### WHAT THE TASK ASKS
Locate each line in the records containing "scene". Copy it.

### MATERIAL SUPPLIED
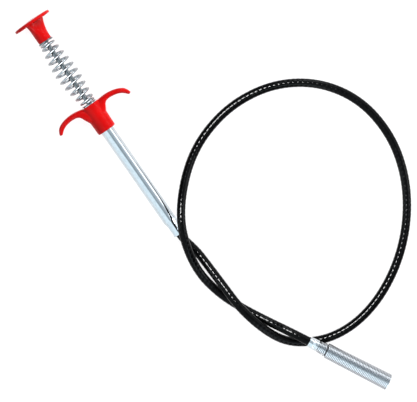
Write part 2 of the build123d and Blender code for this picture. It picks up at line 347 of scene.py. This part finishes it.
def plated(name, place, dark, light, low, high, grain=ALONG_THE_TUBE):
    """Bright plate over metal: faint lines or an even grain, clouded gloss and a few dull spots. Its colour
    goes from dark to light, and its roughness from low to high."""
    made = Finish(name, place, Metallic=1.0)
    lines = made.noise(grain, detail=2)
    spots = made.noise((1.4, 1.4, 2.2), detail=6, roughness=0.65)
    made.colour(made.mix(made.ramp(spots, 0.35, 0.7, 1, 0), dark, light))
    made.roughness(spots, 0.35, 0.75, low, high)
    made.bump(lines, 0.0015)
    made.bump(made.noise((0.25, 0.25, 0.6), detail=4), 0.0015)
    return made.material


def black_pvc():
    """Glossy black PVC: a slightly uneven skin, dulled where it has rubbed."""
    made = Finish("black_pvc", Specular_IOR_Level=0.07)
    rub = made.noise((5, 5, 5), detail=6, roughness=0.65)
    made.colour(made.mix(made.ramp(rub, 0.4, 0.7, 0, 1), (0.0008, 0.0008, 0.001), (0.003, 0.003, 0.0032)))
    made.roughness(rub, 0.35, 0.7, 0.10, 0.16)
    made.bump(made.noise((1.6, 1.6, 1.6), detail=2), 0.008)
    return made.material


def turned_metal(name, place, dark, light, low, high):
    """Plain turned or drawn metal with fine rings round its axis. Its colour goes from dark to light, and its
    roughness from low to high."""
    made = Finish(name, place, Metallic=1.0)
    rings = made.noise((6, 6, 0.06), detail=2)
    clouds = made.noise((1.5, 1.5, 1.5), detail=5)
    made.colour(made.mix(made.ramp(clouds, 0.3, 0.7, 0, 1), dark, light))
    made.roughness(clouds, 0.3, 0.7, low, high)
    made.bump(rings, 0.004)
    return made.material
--
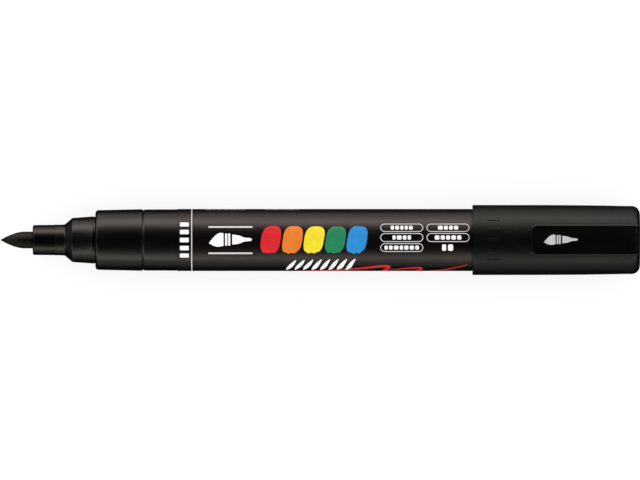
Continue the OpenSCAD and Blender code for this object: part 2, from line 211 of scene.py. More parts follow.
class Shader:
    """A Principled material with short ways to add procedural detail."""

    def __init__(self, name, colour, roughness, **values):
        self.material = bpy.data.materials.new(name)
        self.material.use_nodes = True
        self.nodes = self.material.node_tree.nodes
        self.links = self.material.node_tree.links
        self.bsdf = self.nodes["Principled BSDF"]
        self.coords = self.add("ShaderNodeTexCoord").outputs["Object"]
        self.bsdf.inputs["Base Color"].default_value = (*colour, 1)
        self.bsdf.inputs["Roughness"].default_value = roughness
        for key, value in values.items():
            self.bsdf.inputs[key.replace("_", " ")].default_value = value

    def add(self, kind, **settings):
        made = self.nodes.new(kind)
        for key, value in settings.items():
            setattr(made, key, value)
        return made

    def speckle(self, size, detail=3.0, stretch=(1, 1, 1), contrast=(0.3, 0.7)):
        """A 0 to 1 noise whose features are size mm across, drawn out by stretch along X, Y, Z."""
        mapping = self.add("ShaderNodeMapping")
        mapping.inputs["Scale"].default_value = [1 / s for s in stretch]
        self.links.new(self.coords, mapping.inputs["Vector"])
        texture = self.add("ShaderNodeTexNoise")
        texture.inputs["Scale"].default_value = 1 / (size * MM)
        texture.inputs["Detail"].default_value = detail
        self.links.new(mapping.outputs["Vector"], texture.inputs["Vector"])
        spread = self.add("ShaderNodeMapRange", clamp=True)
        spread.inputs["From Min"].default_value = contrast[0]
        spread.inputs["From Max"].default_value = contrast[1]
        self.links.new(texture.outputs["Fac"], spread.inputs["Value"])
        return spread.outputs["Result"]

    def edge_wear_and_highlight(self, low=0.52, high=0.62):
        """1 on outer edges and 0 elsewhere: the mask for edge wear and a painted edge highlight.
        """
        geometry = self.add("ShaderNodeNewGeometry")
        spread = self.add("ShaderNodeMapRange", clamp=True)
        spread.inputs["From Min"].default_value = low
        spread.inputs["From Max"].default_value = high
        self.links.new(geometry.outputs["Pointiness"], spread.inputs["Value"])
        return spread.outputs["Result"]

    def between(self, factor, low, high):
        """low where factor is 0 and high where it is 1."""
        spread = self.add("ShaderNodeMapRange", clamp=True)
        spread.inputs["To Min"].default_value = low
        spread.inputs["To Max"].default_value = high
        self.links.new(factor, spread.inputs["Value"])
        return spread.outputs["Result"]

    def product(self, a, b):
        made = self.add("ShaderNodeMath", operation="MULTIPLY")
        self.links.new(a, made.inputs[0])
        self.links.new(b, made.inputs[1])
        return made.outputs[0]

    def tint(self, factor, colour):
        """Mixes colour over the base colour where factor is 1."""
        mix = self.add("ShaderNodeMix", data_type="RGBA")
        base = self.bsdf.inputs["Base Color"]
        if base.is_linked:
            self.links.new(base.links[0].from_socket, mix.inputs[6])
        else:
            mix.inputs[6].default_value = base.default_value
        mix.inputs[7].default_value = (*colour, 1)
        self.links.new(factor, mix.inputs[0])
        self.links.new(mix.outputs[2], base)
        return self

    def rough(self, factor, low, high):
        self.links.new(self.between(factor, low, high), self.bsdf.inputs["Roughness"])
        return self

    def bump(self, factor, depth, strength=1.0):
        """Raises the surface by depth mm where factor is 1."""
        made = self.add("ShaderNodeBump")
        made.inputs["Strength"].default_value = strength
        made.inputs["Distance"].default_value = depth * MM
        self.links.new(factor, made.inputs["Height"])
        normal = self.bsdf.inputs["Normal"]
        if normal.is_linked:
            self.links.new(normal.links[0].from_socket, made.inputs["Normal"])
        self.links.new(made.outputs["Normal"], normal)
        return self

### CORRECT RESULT
Write part 2 of the build123d and Blender code for this picture. It picks up at line 347 of scene.py. This part finishes it.
Continue the OpenSCAD and Blender code for this object: part 2, from line 211 of scene.py. More parts follow.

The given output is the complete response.